» **Exercise description**:
Write the material out again in full, exactly.

» **Provided material**:
▼
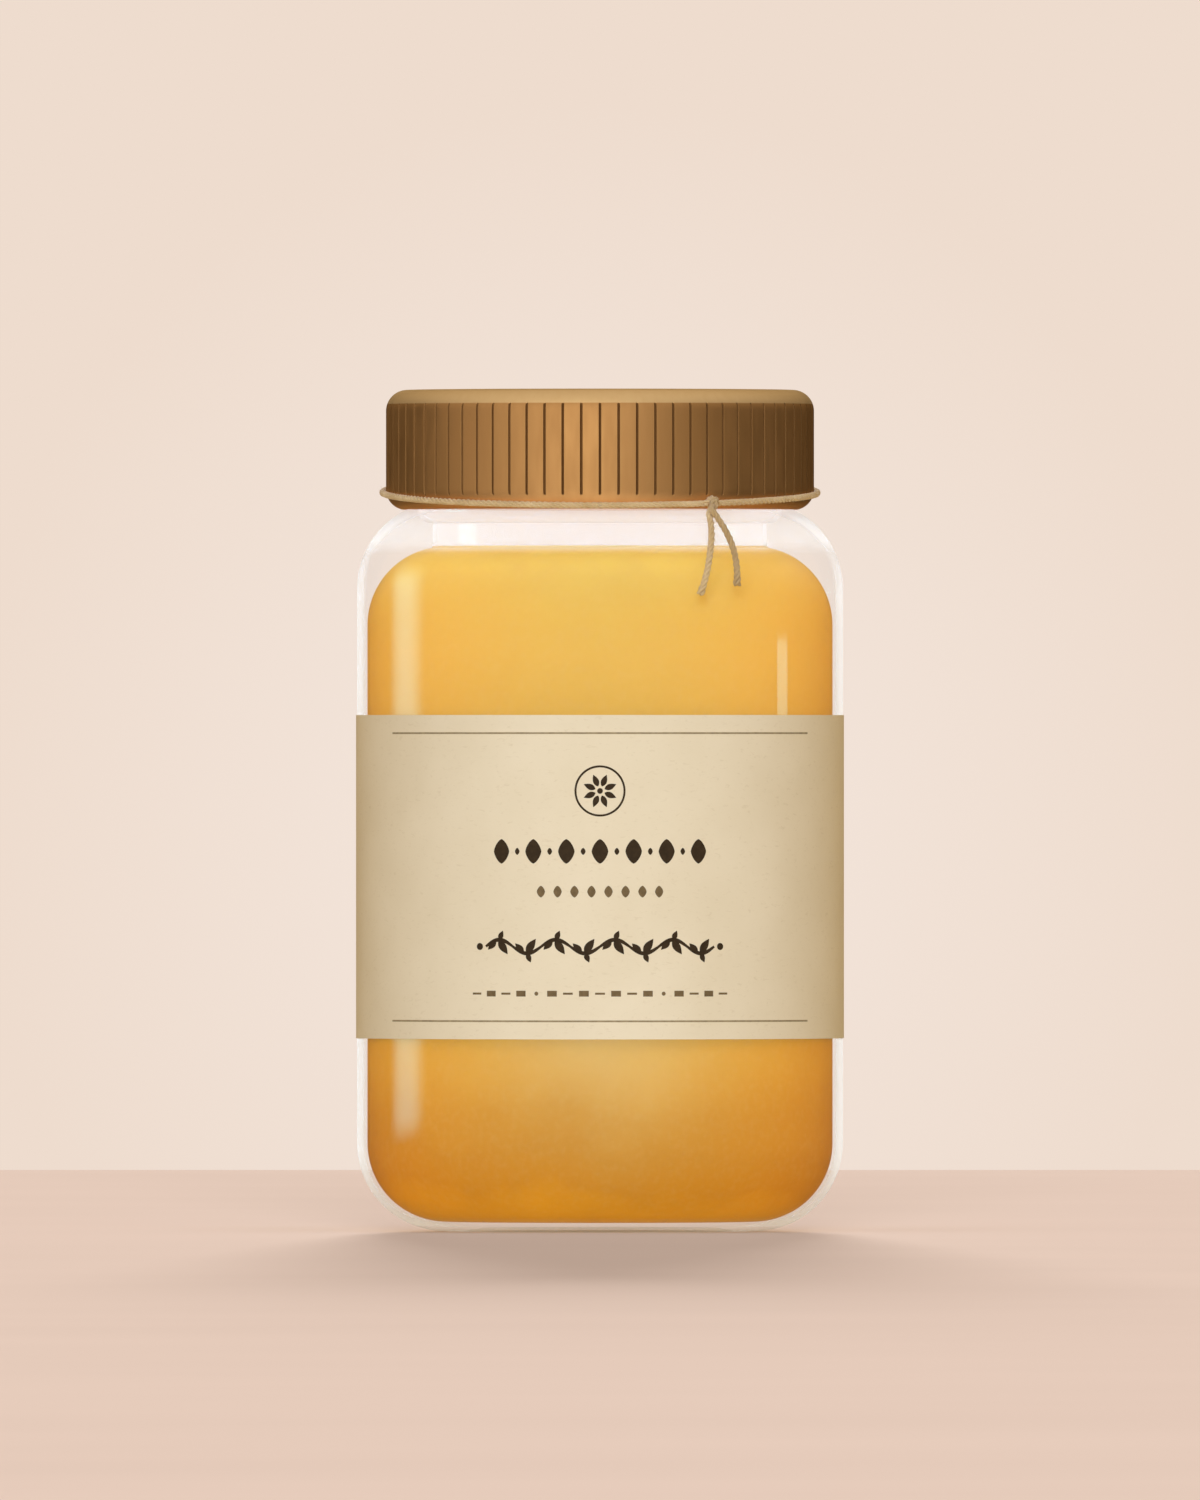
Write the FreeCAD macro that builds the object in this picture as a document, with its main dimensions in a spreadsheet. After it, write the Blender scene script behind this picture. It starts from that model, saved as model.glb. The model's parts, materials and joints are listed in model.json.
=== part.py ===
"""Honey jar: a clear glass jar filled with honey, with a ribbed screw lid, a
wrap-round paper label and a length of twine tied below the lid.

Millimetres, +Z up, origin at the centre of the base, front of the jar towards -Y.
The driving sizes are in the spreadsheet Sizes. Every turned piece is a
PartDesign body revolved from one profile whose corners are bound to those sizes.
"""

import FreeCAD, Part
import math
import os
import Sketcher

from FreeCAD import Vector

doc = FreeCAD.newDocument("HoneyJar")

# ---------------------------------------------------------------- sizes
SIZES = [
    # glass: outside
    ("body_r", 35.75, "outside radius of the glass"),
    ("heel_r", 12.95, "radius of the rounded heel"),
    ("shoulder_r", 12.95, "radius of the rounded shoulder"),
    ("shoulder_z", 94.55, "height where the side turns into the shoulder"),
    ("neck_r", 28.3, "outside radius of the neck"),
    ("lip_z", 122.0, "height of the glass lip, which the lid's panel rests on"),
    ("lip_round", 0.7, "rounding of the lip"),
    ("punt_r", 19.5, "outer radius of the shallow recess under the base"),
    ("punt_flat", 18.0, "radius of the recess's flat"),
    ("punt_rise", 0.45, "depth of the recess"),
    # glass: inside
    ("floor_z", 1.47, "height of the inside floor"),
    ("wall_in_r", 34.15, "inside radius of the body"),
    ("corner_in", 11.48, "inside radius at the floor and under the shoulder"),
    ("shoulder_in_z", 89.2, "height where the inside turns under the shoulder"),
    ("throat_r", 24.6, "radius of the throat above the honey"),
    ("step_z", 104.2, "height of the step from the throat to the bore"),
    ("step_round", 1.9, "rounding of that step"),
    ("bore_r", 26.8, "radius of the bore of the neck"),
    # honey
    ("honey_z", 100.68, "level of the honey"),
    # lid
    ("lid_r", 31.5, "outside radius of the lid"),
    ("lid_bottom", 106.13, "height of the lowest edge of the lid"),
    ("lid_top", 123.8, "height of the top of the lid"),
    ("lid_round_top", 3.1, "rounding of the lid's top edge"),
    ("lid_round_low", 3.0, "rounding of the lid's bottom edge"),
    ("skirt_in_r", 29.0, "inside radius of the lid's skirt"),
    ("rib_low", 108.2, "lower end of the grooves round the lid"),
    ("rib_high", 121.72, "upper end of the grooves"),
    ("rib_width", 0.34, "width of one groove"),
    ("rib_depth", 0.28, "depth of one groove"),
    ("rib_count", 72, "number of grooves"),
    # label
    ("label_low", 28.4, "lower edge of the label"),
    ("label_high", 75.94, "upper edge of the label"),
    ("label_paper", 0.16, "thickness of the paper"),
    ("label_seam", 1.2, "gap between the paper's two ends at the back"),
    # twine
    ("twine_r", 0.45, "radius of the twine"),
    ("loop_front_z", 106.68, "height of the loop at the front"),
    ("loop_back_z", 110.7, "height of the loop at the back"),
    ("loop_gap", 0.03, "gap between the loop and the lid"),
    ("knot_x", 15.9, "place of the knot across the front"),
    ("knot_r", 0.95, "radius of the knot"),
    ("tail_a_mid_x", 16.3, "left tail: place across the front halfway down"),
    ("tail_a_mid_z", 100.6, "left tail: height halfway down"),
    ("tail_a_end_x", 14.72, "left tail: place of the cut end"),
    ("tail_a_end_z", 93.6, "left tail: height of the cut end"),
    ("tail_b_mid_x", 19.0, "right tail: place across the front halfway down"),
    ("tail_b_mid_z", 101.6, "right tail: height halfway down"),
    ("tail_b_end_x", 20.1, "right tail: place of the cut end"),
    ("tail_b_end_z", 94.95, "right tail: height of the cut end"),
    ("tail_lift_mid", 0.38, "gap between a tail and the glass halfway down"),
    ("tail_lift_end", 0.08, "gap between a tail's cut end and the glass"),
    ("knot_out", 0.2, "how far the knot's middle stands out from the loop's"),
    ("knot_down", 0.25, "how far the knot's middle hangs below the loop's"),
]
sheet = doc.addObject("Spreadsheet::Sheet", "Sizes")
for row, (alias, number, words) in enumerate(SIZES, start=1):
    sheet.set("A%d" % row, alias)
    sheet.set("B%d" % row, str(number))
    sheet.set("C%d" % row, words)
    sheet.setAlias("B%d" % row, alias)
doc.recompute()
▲
» **Task solution**:
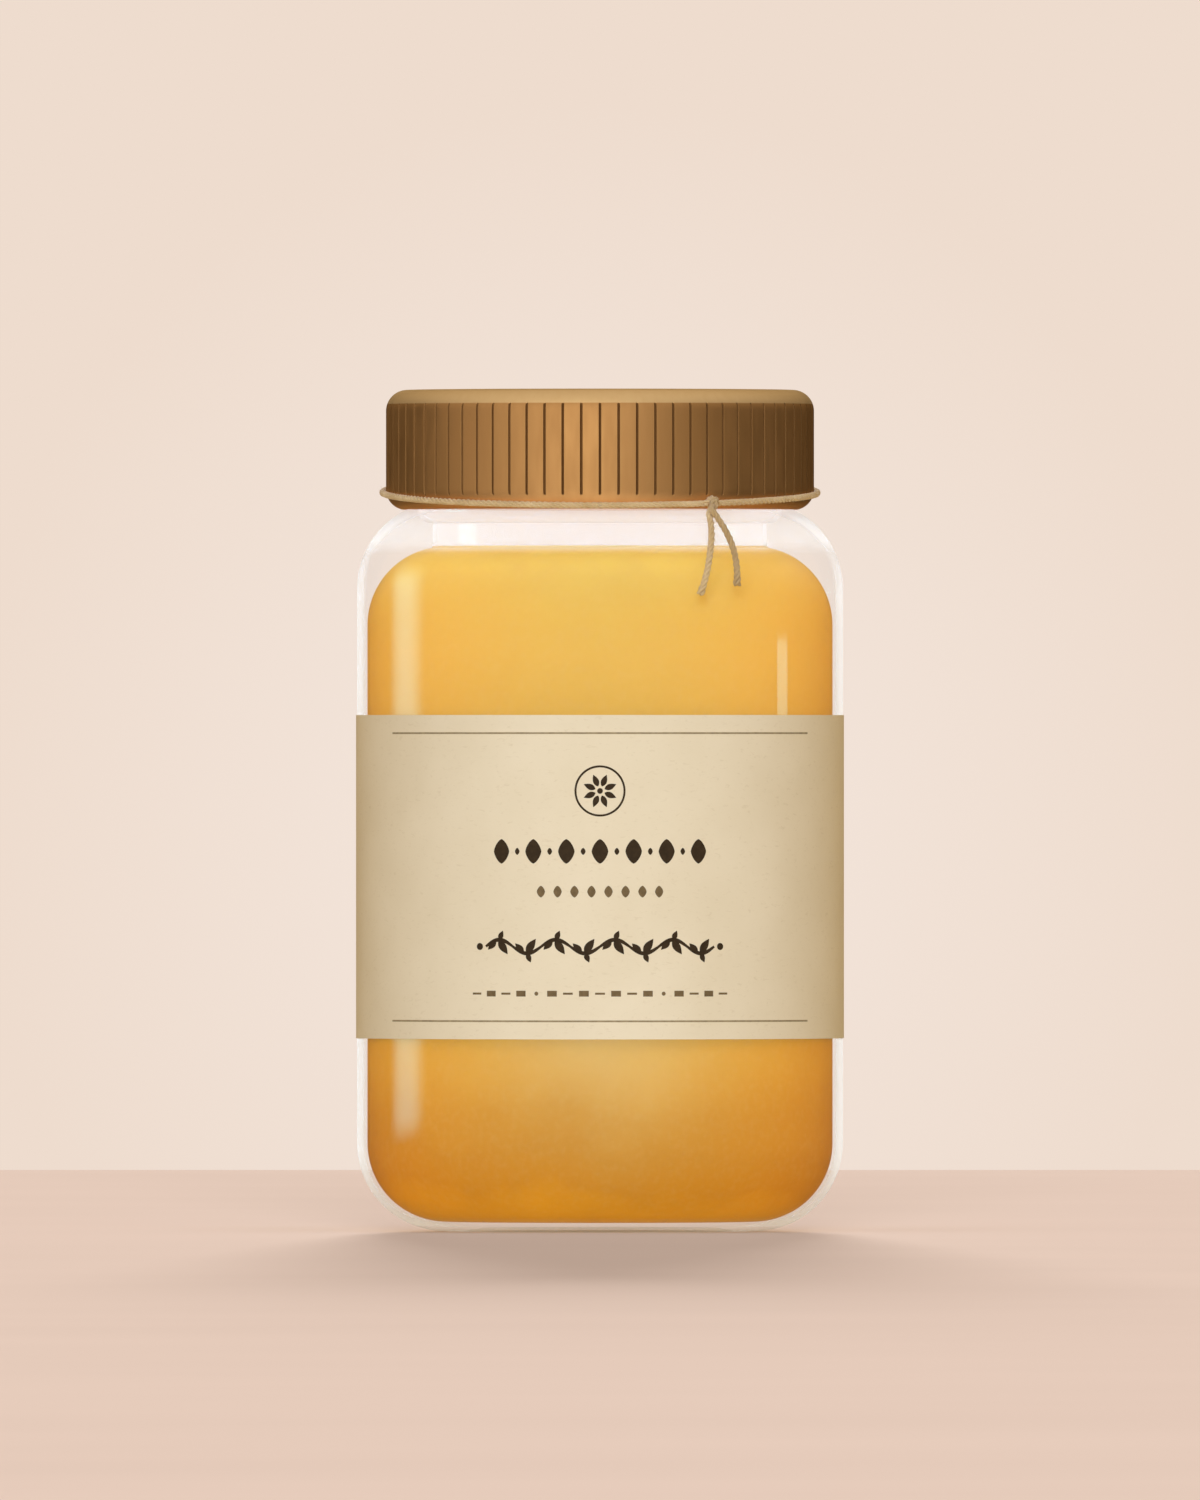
Write the FreeCAD macro that builds the object in this picture as a document, with its main dimensions in a spreadsheet. After it, write the Blender scene script behind this picture. It starts from that model, saved as model.glb. The model's parts, materials and joints are listed in model.json.
=== part.py ===
"""Honey jar: a clear glass jar filled with honey, with a ribbed screw lid, a
wrap-round paper label and a length of twine tied below the lid.

Millimetres, +Z up, origin at the centre of the base, front of the jar towards -Y.
The driving sizes are in the spreadsheet Sizes. Every turned piece is a
PartDesign body revolved from one profile whose corners are bound to those sizes.
"""

import FreeCAD, Part
import math
import os
import Sketcher

from FreeCAD import Vector

doc = FreeCAD.newDocument("HoneyJar")

# ---------------------------------------------------------------- sizes
SIZES = [
    # glass: outside
    ("body_r", 35.75, "outside radius of the glass"),
    ("heel_r", 12.95, "radius of the rounded heel"),
    ("shoulder_r", 12.95, "radius of the rounded shoulder"),
    ("shoulder_z", 94.55, "height where the side turns into the shoulder"),
    ("neck_r", 28.3, "outside radius of the neck"),
    ("lip_z", 122.0, "height of the glass lip, which the lid's panel rests on"),
    ("lip_round", 0.7, "rounding of the lip"),
    ("punt_r", 19.5, "outer radius of the shallow recess under the base"),
    ("punt_flat", 18.0, "radius of the recess's flat"),
    ("punt_rise", 0.45, "depth of the recess"),
    # glass: inside
    ("floor_z", 1.47, "height of the inside floor"),
    ("wall_in_r", 34.15, "inside radius of the body"),
    ("corner_in", 11.48, "inside radius at the floor and under the shoulder"),
    ("shoulder_in_z", 89.2, "height where the inside turns under the shoulder"),
    ("throat_r", 24.6, "radius of the throat above the honey"),
    ("step_z", 104.2, "height of the step from the throat to the bore"),
    ("step_round", 1.9, "rounding of that step"),
    ("bore_r", 26.8, "radius of the bore of the neck"),
    # honey
    ("honey_z", 100.68, "level of the honey"),
    # lid
    ("lid_r", 31.5, "outside radius of the lid"),
    ("lid_bottom", 106.13, "height of the lowest edge of the lid"),
    ("lid_top", 123.8, "height of the top of the lid"),
    ("lid_round_top", 3.1, "rounding of the lid's top edge"),
    ("lid_round_low", 3.0, "rounding of the lid's bottom edge"),
    ("skirt_in_r", 29.0, "inside radius of the lid's skirt"),
    ("rib_low", 108.2, "lower end of the grooves round the lid"),
    ("rib_high", 121.72, "upper end of the grooves"),
    ("rib_width", 0.34, "width of one groove"),
    ("rib_depth", 0.28, "depth of one groove"),
    ("rib_count", 72, "number of grooves"),
    # label
    ("label_low", 28.4, "lower edge of the label"),
    ("label_high", 75.94, "upper edge of the label"),
    ("label_paper", 0.16, "thickness of the paper"),
    ("label_seam", 1.2, "gap between the paper's two ends at the back"),
    # twine
    ("twine_r", 0.45, "radius of the twine"),
    ("loop_front_z", 106.68, "height of the loop at the front"),
    ("loop_back_z", 110.7, "height of the loop at the back"),
    ("loop_gap", 0.03, "gap between the loop and the lid"),
    ("knot_x", 15.9, "place of the knot across the front"),
    ("knot_r", 0.95, "radius of the knot"),
    ("tail_a_mid_x", 16.3, "left tail: place across the front halfway down"),
    ("tail_a_mid_z", 100.6, "left tail: height halfway down"),
    ("tail_a_end_x", 14.72, "left tail: place of the cut end"),
    ("tail_a_end_z", 93.6, "left tail: height of the cut end"),
    ("tail_b_mid_x", 19.0, "right tail: place across the front halfway down"),
    ("tail_b_mid_z", 101.6, "right tail: height halfway down"),
    ("tail_b_end_x", 20.1, "right tail: place of the cut end"),
    ("tail_b_end_z", 94.95, "right tail: height of the cut end"),
    ("tail_lift_mid", 0.38, "gap between a tail and the glass halfway down"),
    ("tail_lift_end", 0.08, "gap between a tail's cut end and the glass"),
    ("knot_out", 0.2, "how far the knot's middle stands out from the loop's"),
    ("knot_down", 0.25, "how far the knot's middle hangs below the loop's"),
]
sheet = doc.addObject("Spreadsheet::Sheet", "Sizes")
for row, (alias, number, words) in enumerate(SIZES, start=1):
    sheet.set("A%d" % row, alias)
    sheet.set("B%d" % row, str(number))
    sheet.set("C%d" % row, words)
    sheet.setAlias("B%d" % row, alias)
doc.recompute()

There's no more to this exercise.